GOAL:
Spot each line in the records below where the word "this" occurs, then copy it.
╭─ EXCERPTED RECORDS
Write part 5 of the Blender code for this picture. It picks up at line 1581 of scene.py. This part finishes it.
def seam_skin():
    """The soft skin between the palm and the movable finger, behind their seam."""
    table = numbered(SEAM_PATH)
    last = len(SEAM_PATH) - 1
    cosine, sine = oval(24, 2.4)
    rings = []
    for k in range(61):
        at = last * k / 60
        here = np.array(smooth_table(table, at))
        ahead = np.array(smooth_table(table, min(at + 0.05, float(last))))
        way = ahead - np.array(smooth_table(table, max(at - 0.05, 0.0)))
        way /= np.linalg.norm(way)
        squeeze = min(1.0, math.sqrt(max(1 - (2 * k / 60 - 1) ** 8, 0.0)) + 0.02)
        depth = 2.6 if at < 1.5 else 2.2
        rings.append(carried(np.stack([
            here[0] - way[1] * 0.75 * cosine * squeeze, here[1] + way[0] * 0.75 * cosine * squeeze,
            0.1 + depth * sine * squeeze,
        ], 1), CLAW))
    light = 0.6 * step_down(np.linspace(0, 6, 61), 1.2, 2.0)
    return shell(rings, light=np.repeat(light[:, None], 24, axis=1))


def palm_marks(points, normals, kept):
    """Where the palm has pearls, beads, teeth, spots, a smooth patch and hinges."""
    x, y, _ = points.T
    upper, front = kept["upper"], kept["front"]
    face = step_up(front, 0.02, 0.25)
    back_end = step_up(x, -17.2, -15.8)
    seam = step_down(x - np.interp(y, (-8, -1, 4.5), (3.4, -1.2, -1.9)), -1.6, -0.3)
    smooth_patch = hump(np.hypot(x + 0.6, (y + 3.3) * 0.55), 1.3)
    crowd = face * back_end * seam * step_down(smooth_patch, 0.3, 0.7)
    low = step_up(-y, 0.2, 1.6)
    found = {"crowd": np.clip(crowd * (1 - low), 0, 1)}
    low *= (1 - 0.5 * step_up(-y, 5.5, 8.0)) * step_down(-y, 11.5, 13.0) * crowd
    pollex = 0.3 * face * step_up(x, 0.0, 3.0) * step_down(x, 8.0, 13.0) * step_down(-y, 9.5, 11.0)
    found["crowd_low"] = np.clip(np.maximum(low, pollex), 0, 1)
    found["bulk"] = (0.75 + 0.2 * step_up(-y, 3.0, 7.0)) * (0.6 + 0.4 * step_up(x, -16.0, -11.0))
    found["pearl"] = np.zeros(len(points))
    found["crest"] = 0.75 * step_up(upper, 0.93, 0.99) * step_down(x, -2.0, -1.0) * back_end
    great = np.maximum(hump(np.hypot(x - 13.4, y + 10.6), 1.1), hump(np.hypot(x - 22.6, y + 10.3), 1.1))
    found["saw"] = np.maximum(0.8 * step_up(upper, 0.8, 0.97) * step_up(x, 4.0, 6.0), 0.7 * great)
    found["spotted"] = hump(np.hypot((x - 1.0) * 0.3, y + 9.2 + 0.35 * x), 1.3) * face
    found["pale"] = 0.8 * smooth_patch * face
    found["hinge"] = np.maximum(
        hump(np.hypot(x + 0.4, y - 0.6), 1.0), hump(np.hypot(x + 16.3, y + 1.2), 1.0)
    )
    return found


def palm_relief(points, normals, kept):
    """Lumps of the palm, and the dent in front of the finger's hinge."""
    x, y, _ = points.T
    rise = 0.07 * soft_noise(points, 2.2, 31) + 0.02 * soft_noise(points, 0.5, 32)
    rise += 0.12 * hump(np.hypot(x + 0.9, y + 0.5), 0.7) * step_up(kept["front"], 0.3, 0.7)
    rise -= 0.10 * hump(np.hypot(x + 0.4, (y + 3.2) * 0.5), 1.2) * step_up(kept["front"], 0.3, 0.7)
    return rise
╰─
╭─ EXCERPTED RECORDS
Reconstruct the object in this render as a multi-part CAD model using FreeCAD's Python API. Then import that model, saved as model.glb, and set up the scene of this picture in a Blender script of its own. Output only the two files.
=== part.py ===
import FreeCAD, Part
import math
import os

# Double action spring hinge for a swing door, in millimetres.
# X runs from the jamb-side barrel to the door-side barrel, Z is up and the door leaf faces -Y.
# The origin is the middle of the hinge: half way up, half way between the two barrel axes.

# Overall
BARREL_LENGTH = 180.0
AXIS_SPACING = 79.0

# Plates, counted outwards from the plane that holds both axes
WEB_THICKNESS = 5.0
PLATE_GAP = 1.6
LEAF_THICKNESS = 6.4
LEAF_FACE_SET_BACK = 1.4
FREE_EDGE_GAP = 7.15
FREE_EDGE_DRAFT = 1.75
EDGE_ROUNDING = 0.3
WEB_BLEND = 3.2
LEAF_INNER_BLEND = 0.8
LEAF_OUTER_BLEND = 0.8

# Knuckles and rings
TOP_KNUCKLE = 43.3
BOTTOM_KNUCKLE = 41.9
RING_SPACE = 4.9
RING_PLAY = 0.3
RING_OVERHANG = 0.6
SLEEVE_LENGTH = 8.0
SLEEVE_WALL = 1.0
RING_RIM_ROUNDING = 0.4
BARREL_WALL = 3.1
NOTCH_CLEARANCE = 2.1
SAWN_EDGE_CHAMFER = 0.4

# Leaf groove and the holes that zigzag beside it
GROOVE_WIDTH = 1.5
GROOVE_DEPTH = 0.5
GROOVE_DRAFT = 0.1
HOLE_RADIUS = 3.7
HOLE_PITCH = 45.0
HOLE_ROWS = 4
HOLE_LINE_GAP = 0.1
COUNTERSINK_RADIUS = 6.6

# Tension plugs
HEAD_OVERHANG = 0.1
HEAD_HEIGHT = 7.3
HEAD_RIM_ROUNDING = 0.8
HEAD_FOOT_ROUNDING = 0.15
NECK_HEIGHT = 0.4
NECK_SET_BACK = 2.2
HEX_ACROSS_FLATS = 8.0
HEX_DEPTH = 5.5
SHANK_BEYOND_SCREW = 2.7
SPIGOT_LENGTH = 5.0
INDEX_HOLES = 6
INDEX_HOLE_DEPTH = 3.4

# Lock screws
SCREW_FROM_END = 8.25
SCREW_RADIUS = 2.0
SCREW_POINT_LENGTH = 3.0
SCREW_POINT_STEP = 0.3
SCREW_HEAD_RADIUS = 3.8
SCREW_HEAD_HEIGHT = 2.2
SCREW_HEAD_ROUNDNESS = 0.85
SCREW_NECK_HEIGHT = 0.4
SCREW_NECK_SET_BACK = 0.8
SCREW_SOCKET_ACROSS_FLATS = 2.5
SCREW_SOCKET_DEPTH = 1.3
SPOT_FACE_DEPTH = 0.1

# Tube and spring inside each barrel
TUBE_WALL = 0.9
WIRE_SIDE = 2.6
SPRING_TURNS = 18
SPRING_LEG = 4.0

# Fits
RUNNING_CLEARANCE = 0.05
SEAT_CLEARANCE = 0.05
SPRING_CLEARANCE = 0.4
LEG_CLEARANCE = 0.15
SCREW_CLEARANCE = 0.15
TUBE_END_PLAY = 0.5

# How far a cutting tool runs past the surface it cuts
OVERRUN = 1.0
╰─
TASK RESULT:
Write part 5 of the Blender code for this picture. It picks up at line 1581 of scene.py. This part finishes it.
Reconstruct the object in this render as a multi-part CAD model using FreeCAD's Python API. Then import that model, saved as model.glb, and set up the scene of this picture in a Blender script of its own. Output only the two files.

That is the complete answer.